Australia Day 2012 was thus marked by a hostile mob surrounding the Leader of the Opposition, berating him, banging on windows, making threats. In an irony that could become a metaphor, the Prime Minister, herself at the same function, got caught up in the mess.

The staff member who made the call, Tony Hodges, was obliged to resign. But the tone and the strategy had been set. On the first day of Parliament, February 7, Gillard re-set the template when she described the ''relentless negativity'' of the Leader of the Opposition.

That phrase, or variations on it, can be found hundreds of times in Hansard this year from Labor members. If you want to check the original insults quoted above, I have compiled a top 40 of the government's most self-revealing personal insults so far this year on smh.com.au.

The Prime Minister set the mantra and two days later the leader of government business in the House, Albanese, took it up a notch: ''In your guts, you know he's nuts.'' Albanese thought this was so hilarious he repeated it on February 13, February 16, February 29 and June 25.

The leader's theme was picked up by her chorus. Jason Clare, a junior minister: ''He stands for nothing. He is the Nancy Reagan of Australian politics without the astrology - say no to everything, just rancid, dripping, relentless negativity.'' Hansard, February 29.

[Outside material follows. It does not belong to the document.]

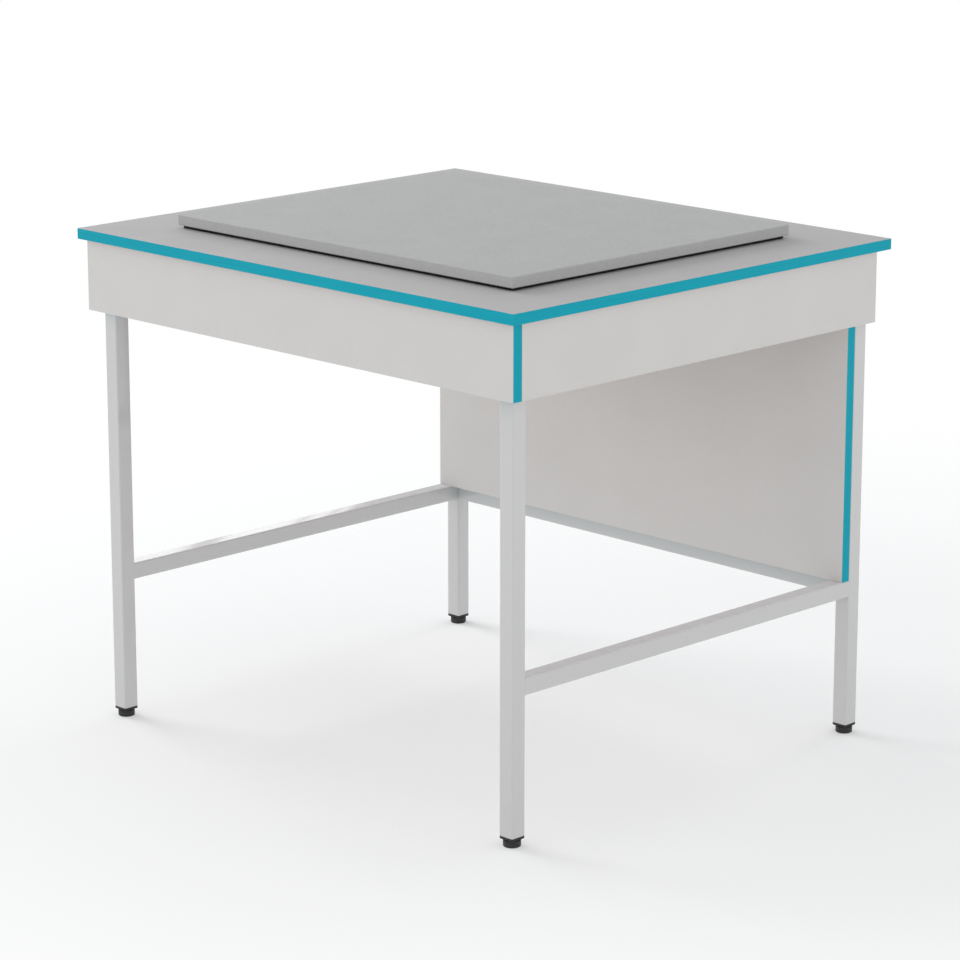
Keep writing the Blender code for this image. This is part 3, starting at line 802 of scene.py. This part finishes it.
def tube_shape(low, high):
    """A square tube that fills a box, open at both ends of its longest side."""
    along = longest_side(low, high)
    shape = bar_shape(low, high, along)
    sides = [face for face in shape.faces if face.calc_area() > TUBE_CORNER * (high - low)[along]]
    flat = {vert for face in sides for vert in face.verts}
    corner = shape.verts.layers.float.new("corner")
    for vert in shape.verts:
        vert[corner] = 0 if vert in flat else 1
    ends = [face for face in shape.faces if abs(face.normal[along]) > ALONG_SHARE]
    bmesh.ops.inset_individual(shape, faces=ends, thickness=TUBE_WALL, use_even_offset=True)
    rims = [edge for face in ends for edge in face.edges]
    bmesh.ops.delete(shape, geom=ends, context="FACES_ONLY")
    bmesh.ops.bridge_loops(shape, edges=rims)
    return shape


TUBES = [name for name in frame["nodes"] if name.split("_")[0] in ("leg", "lower", "top", "crossbeam")]
for name in TUBES:
    tube = make_piece(name + "_tube", tube_shape(*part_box(name)), "table", "painted_steel", name)
    tube.modifiers.new("even_shading", "WEIGHTED_NORMAL").keep_sharp = True
print("tubes:", len(TUBES), "of", len(tube.data.polygons), "faces each")

# %% [markdown]
# ## Welds
#
# Every rail ends square against the side of another tube. Where their sides are flush, the welder
# fills the groove beside the round corner and grinds it level, so a short bar of the rail's own
# section, a hair smaller, is let into the neighbour. Where the neighbour runs on past the rail, a
# bead is left standing in the inside corner, but not where a board has to lie flat. A bead is a ring
# drawn out in small steps, whose rings then swell and shrink in ripples and taper off at both ends.

# %% Weld beads
BEAD_RADIUS = 2.2 * MM
BEAD_SIDES = 12
BEAD_LENGTH = 21 * MM
BEAD_END = 2 * MM
RIPPLE = 1.75 * MM
RIPPLE_STEPS = 4
RIPPLE_SHARE = 0.07
TIP_SHARE = 0.1


def bead_mesh():
    """A weld bead round the Z axis, with its middle at the origin."""
    shape = bmesh.new()
    steps = round(BEAD_LENGTH / RIPPLE) * RIPPLE_STEPS
    start = Matrix.Translation((0, 0, -BEAD_LENGTH / 2))
    bmesh.ops.create_circle(shape, segments=BEAD_SIDES, radius=BEAD_RADIUS, matrix=start)
    bmesh.ops.spin(
        shape,
        geom=shape.verts[:] + shape.edges[:],
        axis=AXES[2],
        cent=Vector(),
        dvec=AXES[2] * BEAD_LENGTH / steps,
        angle=0,
        steps=steps,
    )
    for vert in shape.verts:
        to_end = min(1, (BEAD_LENGTH / 2 - abs(vert.co.z)) / BEAD_END)
        ripple = 1 + RIPPLE_SHARE * math.sin(math.tau * vert.co.z / RIPPLE)
        vert.co.xy *= ripple * math.sqrt(TIP_SHARE + (1 - TIP_SHARE) * max(0, to_end))
    bmesh.ops.holes_fill(shape, edges=[edge for edge in shape.edges if edge.is_boundary])
    return to_mesh("bead", shape)


BEAD = bead_mesh()
print("bead:", len(BEAD.polygons), "faces")

# %% Weld the rails
GROUND_OFF = 0.02 * MM
WELD_DEPTH = 2.3 * MM
RAILS = [name for name in TUBES if not name.startswith("leg")]
BOARDS = [name for name in frame["nodes"] if name.startswith(("rear_panel", "apron", "worktop"))]


def boxes_meet(low, high, other_low, other_high):
    """Whether two boxes share any space."""
    return all(low[i] < other_high[i] and high[i] > other_low[i] for i in range(3))


def weld_end(shape, rail, along, sign):
    """Weld one end of a rail: its lower end along its axis for sign -1, its higher end for +1."""
    low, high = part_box(rail)
    middle = (low + high) / 2
    end = high[along] if sign > 0 else low[along]
    probe = middle.copy()
    probe[along] = end + sign * WELD_DEPTH
    others = [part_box(name) for name in TUBES if name != rail]
    other_low, other_high = next(box for box in others if boxes_meet(probe, probe, *box))
    filler_low = low + Vector.Fill(3, GROUND_OFF)
    filler_high = high - Vector.Fill(3, GROUND_OFF)
    filler_low[along] = min(end, probe[along])
    filler_high[along] = max(end, probe[along])
    add_copy(shape, to_mesh("filler", bar_shape(filler_low, filler_high, along)), Matrix.Identity(4))
    reach = Vector.Fill(3, BEAD_RADIUS)
    for across in (axis for axis in range(3) if axis != along):
        for side, own, other in ((-1, low, other_low), (1, high, other_high)):
            place = middle.copy()
            place[along] = other_low[along] if sign > 0 else other_high[along]
            place[across] = own[across]
            flush = (other[across] - own[across]) * side < BEAD_RADIUS
            blocked = any(boxes_meet(place - reach, place + reach, *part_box(board)) for board in BOARDS)
            if not flush and not blocked:
                add_copy(shape, BEAD, facing(AXES[3 - along - across], place))


for rail in RAILS:
    shape = bmesh.new()
    for sign in (-1, 1):
        weld_end(shape, rail, longest_side(*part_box(rail)), sign)
    welds = make_piece(rail + "_welds", shape, "table", "painted_steel")
    print("welds:", rail, len(welds.data.polygons) // len(BEAD.polygons), "beads")

# %% [markdown]
# ## Threads
#
# A thread is one notch, as high as the pitch, that climbs by its own height while it turns once. The
# spin operator does both at a time: it turns the notch's outline in small steps, and moves it up a
# little at each. Neighbouring turns then share their points, and merging them makes one skin. Two
# planes trim it to length. Its open ends are carried on by extruding the rim, ring by ring, into a
# head or a tip, so that the whole screw is one closed shape.

# %% Thread helpers
NOTCH_SHARES = ((0, 0), (0.25, 0), (0.5625, 1), (0.6875, 1), (1, 0))  # of the pitch, of the depth
THREAD_STEPS = 24


def threaded_sleeve(core_radius, crest_radius, pitch, length):
    """A thread round the Z axis, from height 0 to its length, open at both ends."""
    shape = bmesh.new()
    depth = crest_radius - core_radius
    verts = [
        shape.verts.new((core_radius + depth * out, 0, (up - 1) * pitch)) for up, out in NOTCH_SHARES
    ]
    edges = [shape.edges.new(pair) for pair in zip(verts, verts[1:])]
    turns = math.ceil(length / pitch) + 1
    bmesh.ops.spin(
        shape,
        geom=verts + edges,
        axis=AXES[2],
        cent=Vector(),
        dvec=AXES[2] * pitch / THREAD_STEPS,
        angle=math.tau * turns,
        steps=THREAD_STEPS * turns,
    )
    bmesh.ops.remove_doubles(shape, verts=shape.verts, dist=MERGE)
    for height, outwards in ((0, -AXES[2]), (length, AXES[2])):
        bmesh.ops.bisect_plane(
            shape,
            geom=shape.verts[:] + shape.edges[:] + shape.faces[:],
            dist=MERGE,
            plane_co=(0, 0, height),
            plane_no=outwards,
            clear_outer=True,
        )
    return shape


def carry_on(shape, height, rings):
    """Carry the rim at this height on through rings of radius and height, and close the last."""
    rim = [
        edge
        for edge in shape.edges
        if edge.is_boundary and all(abs(vert.co.z - height) < MERGE for vert in edge.verts)
    ]
    for radius, ring_height in rings:
        made = bmesh.ops.extrude_edge_only(shape, edges=rim)["geom"]
        rim = [part for part in made if isinstance(part, bmesh.types.BMEdge) and part.is_boundary]
        for vert in {vert for edge in rim for vert in edge.verts}:
            vert.co.xy = vert.co.xy.normalized() * radius
            vert.co.z = ring_height
    bmesh.ops.holes_fill(shape, edges=rim)


print("a thread is drawn in", THREAD_STEPS, "steps a turn")

# %% [markdown]
# ## Studs and bases of the feet
#
# Each foot screws into its leg on an M8 stud. The stud's round head turns inside the base, which a
# lathe or a mould would make, so the base is a profile spun about its axis: bottom, wall, rim, the
# shallow dish in its top, the bore for the stud and the pocket for its head.

# %% Studs
STUD_CREST = 4 * MM
STUD_CORE = 3.3 * MM
STUD_PITCH = 1.25 * MM
STUD_HEAD_RADIUS = 7 * MM
STUD_HEAD_HEIGHT = 3 * MM
STUD_TIP = 0.7 * MM
CORNERS = ("front_left", "front_right", "rear_left", "rear_right")

for corner in CORNERS:
    node = "foot_stud_" + corner
    low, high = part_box(node)
    middle = (low + high) / 2
    length = high.z - low.z - STUD_HEAD_HEIGHT - STUD_TIP
    shape = threaded_sleeve(STUD_CORE, STUD_CREST, STUD_PITCH, length)
    carry_on(shape, 0, ((STUD_HEAD_RADIUS, 0), (STUD_HEAD_RADIUS, -STUD_HEAD_HEIGHT)))
    carry_on(shape, length, ((STUD_CORE - STUD_TIP, length + STUD_TIP),))
    seat = Vector((middle.x, middle.y, low.z + STUD_HEAD_HEIGHT))
    bmesh.ops.translate(shape, vec=seat, verts=shape.verts)
    body = frame["nodes"][node]["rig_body"]
    stud = make_piece(node + "_thread", shape, body, "zinc_plated_steel", node)
print("stud:", len(stud.data.polygons), "faces,", round(length / STUD_PITCH), "turns of thread")

# %% Foot bases
BASE_STEPS = 64
BASE_CHAMFER = 1.2 * MM
BASE_RIM = 0.4 * MM
RIM_STEPS = 3
DISH_RADIUS = 8 * MM
DISH_DEPTH = 0.6 * MM
BORE_RADIUS = 4.3 * MM
POCKET_RADIUS = 7.3 * MM
POCKET_FLOOR = 3 * MM
POCKET_TOP = 6.6 * MM

for corner in CORNERS:
    node = "foot_base_" + corner
    low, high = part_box(node)
    middle = (low + high) / 2
    radius = (high.x - low.x) / 2
    height = high.z - low.z
    profile = (
        (0, 0),
        (radius - BASE_CHAMFER, 0),
        (radius, BASE_CHAMFER),
        (radius, height),
        (DISH_RADIUS, height),
        (DISH_RADIUS, height - DISH_DEPTH),
        (BORE_RADIUS, height - DISH_DEPTH),
        (BORE_RADIUS, POCKET_TOP),
        (POCKET_RADIUS, POCKET_TOP),
        (POCKET_RADIUS, POCKET_FLOOR),
        (0, POCKET_FLOOR),
    )
    shape = bmesh.new()
    verts = [shape.verts.new((out, 0, up)) for out, up in profile]
    edges = [shape.edges.new(pair) for pair in zip(verts, verts[1:])]
    bmesh.ops.spin(
        shape,
        geom=verts + edges,
        axis=AXES[2],
        cent=Vector(),
        angle=math.tau,
        steps=BASE_STEPS,
        use_merge=True,
    )
    bmesh.ops.remove_doubles(shape, verts=shape.verts, dist=MERGE)
    rims = [
        edge
        for edge in shape.edges
        if abs(edge.verts[0].co.z - edge.verts[1].co.z) < MERGE
        and all(vert.co.xy.length > radius - BASE_CHAMFER - MERGE for vert in edge.verts)
    ]
    bevel_edges(shape, rims, BASE_RIM, RIM_STEPS)
    bmesh.ops.translate(shape, vec=Vector((middle.x, middle.y, low.z)), verts=shape.verts)
    body = frame["nodes"][node]["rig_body"]
    base = make_piece(node + "_turned", shape, body, "black_plastic", node)
print("base:", len(base.data.polygons), "faces")

# %% [markdown]
# ## Screws
#
# Fourteen pan-head screws hold the boards to the frame. They are all the same, so one is made, with
# its head below the origin and its thread above it, and copied to each place. Its head is a rim and
# a dome, ring by ring, and the cross for the driver is cut out of it by two tapered blades with the
# Boolean modifier, which is then applied.

# %% Screw helpers
HEAD_RADIUS = 4.5 * MM
HEAD_RIM = 0.8 * MM
HEAD_DOME = 1.8 * MM
HEAD_CROWN = 0.2 * MM
DOME_STEPS = 6


def dome_rings():
    """The rings of the head, from its flat underside over its rim and dome to its crown."""
    rings = [(HEAD_RADIUS, 0), (HEAD_RADIUS, -HEAD_RIM)]
    for step in range(1, DOME_STEPS):
        angle = math.pi / 2 * step / DOME_STEPS
        rings.append((HEAD_RADIUS * math.cos(angle), -HEAD_RIM - HEAD_DOME * math.sin(angle)))
    return rings + [(HEAD_CROWN, -HEAD_RIM - HEAD_DOME)]


def rough_object(name, shape):
    """A shape as an object for the Boolean modifier to work with."""
    bmesh.ops.recalc_face_normals(shape, faces=shape.faces)
    made = bpy.data.objects.new(name, to_mesh(name, shape))
    bpy.context.scene.collection.objects.link(made)
    return made


print("screw head:", round((HEAD_RIM + HEAD_DOME) / MM, 1), "mm high")

# %% Make one screw
SCREW_CREST = 2.25 * MM
SCREW_CORE = 1.5 * MM
SCREW_PITCH = 2 * MM
SCREW_SHANK = 32.6 * MM
SCREW_TIP = 4 * MM
SCREW_POINT = 0.2 * MM
BLADE = Vector((4.8, 1.2, 3.6)) * MM
BLADE_TAPER_SHARE = 0.5

shape = threaded_sleeve(SCREW_CORE, SCREW_CREST, SCREW_PITCH, SCREW_SHANK)
carry_on(shape, 0, dome_rings())
carry_on(shape, SCREW_SHANK, ((SCREW_POINT, SCREW_SHANK + SCREW_TIP),))
blank = rough_object("screw_blank", shape)
blades = []
for turn in (0, math.pi / 2):
    shape = box_shape(-BLADE / 2, BLADE / 2)
    for vert in shape.verts:
        if vert.co.z > 0:
            vert.co.xy *= BLADE_TAPER_SHARE
    bmesh.ops.rotate(shape, cent=Vector(), matrix=Matrix.Rotation(turn, 3, "Z"), verts=shape.verts)
    bmesh.ops.translate(shape, vec=Vector((0, 0, -HEAD_RIM - HEAD_DOME)), verts=shape.verts)
    blades.append(rough_object("blade", shape))
    cut = blank.modifiers.new("cross", "BOOLEAN")
    cut.operation = "DIFFERENCE"
    cut.solver = "EXACT"
    cut.object = blades[-1]
depsgraph = bpy.context.evaluated_depsgraph_get()
SCREW = bpy.data.meshes.new_from_object(blank.evaluated_get(depsgraph))
for made in [blank, *blades]:
    bpy.data.objects.remove(made)
print("screw:", len(SCREW.polygons), "faces")

# %% Drive the screws
SCREW_WAYS = {
    "worktop_screw": AXES[2],
    "apron_screw_front": -AXES[1],
    "apron_screw_left": -AXES[0],
    "apron_screw_right": AXES[0],
    "panel_screw": -AXES[1],
}
SCREWS = [name for name in frame["nodes"] if "_screw_" in name]

for name in SCREWS:
    way = next(SCREW_WAYS[start] for start in SCREW_WAYS if name.startswith(start))
    low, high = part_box(name)
    half_length = abs((high - low).dot(way)) / 2
    seat = (low + high) / 2 - way * (half_length - HEAD_RIM - HEAD_DOME)
    shape = bmesh.new()
    add_copy(shape, SCREW, facing(way, seat))
    make_piece(name + "_thread", shape, "table", "zinc_plated_steel", name)
    print("screw:", name)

After the ''relentless negativity'' line wore thin, the rhetoric was ramped up again.

''He is Gina Rinehart's butler.'' Gillard, Hansard, May 28.

''Tony Abbott is … a dog of a candidate.'' Richard Marles, Labor MP, interview, May 29.

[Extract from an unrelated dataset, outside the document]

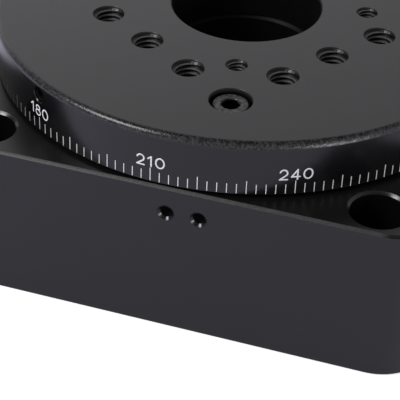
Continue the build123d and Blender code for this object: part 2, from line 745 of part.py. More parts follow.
# --------------------------------------------------------------------- export
pieces = [
    rotary_table, table_screws, hub, worm_wheel, wheel_screws, bearing_inner_ring,
    bearing_outer_ring, bearing_balls, bearing_cage, bearing_lock_nut, outer_clamp_ring,
    clamp_ring_screws, base_housing, front_set_screws, bottom_cover, cover_screws, worm_shaft,
    worm_bearing_inner_rings, worm_bearing_outer_rings, worm_bearing_balls, retaining_rings,
    preload_spring, worm_cap, knob_side_cap, cap_screws, drive_dial, hand_knob,
    knob_set_screws, lock_shoe, lock_screw,
]
os.makedirs("parts", exist_ok=True)
for piece in pieces:
    export_step(piece.part, f"parts/{piece.part.label}.step")
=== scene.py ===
"""Finishes, scale, numerals, screw threads and studio for a worm-driven rotation stage."""

import json
from math import cos, pi, radians, sin, tau

import bmesh
import bpy
from mathutils import Matrix, Vector


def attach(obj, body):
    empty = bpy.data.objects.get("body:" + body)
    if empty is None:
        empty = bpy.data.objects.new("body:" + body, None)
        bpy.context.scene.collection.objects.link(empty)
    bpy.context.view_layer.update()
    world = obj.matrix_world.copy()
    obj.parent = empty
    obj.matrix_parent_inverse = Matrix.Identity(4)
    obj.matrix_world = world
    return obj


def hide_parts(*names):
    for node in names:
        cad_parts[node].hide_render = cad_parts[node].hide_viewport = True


MM = 0.001

# The table, in metres as all sizes here; its scale starts at TABLE_ANGLE from the X axis
TABLE_RADIUS = 50 * MM
TABLE_THICKNESS = 11 * MM
TABLE_ANGLE = radians(56.7)
TABLE_EDGE_ROUND = 1.2 * MM
GRID_PITCH = 12.5 * MM
SMALL_TAP_CIRCLE = 24 * MM
GRIP_HOLE_Z = -3 * MM
GRIP_HOLE_DEPTH = 7.4 * MM

# The base, its drive and its lock
BASE_TOP, BASE_BOTTOM = -11.5 * MM, -44 * MM
BASE_HALF = 50 * MM
BASE_FRONT, BASE_BACK = -50 * MM, 63.8 * MM
BASE_CHAMFER = 0.5 * MM
WORM_Y, WORM_Z = 41 * MM, -23.3 * MM
CAP_FACE = 56 * MM
CAP_TOP = -13.2 * MM
LOCK_Z = -14.95 * MM
FRONT_HOLE_Z = -17.05 * MM
FRONT_HOLE_PLACES = (0.2 * MM, 6.4 * MM)

# Each thread's radius, the radius at its crest, and its pitch
M6_THREAD = (3.0 * MM, 2.46 * MM, 1.0 * MM)
M4_THREAD = (2.0 * MM, 1.64 * MM, 0.7 * MM)
M3_THREAD = (1.5 * MM, 1.23 * MM, 0.5 * MM)
FRONT_THREAD = (1.55 * MM, 1.23 * MM, 0.5 * MM)
FRONT_THREAD_START, FRONT_THREAD_LENGTH = 0.4 * MM, 2.6 * MM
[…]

''Abbott is a Neanderthal.'' Rob Mitchell, Labor MP, on Twitter, May 29.

''He is a dodgy snake oil salesman.'' Wayne Swan, Hansard, June 18.

''[He] sees political advantage in people dying.'' Mark Dreyfus, Labor MP, interview, June 26.

''Like Jack the Ripper, he is going to be there wielding his knife.'' Gillard, Hansard, August 20.

''He wants to go the biff day after day after day.'' Swan, Hansard, September 11.

''He is a thug.'' Swan, Hansard, September 11.

''Tony Abbott is the poster child for the vile, bully-boy values.'' Swan, on Twitter, September 19.

Then came the climax last week, when Gillard exploded in rage in the Parliament after she had been caught in the implosion of the reputation of the Speaker, Peter Slipper, a failure by the Prime Minister in every respect, tactical, ethical, moral and political.

Abbott was ruthless in exploiting the failure and Gillard was ruthless in defending it: ''It is misogyny, sexism, every day from this Leader of the Opposition. Every day, in every way … I will not be lectured about sexism and misogyny by this man … If he wants to know what misogyny looks like in modern Australia … he needs a mirror … I am offended by the sexism, by the misogyny, of the Leader of the Opposition …''

It was mesmerising. It was great television. Of course Twitter went into a fever (Labor MP Steve Gibbons tweeted: ''That douchebag Tony Abbott.'') Of course the speech went viral on social media. The Prime Minister's outrage would have resonated with every woman who has endured boorish men. But was the accusation of misogyny true? No. Was it ethical? No. Was it a diversion? Yes. Was it part of a pattern? Yes. Was it good politics? We shall see.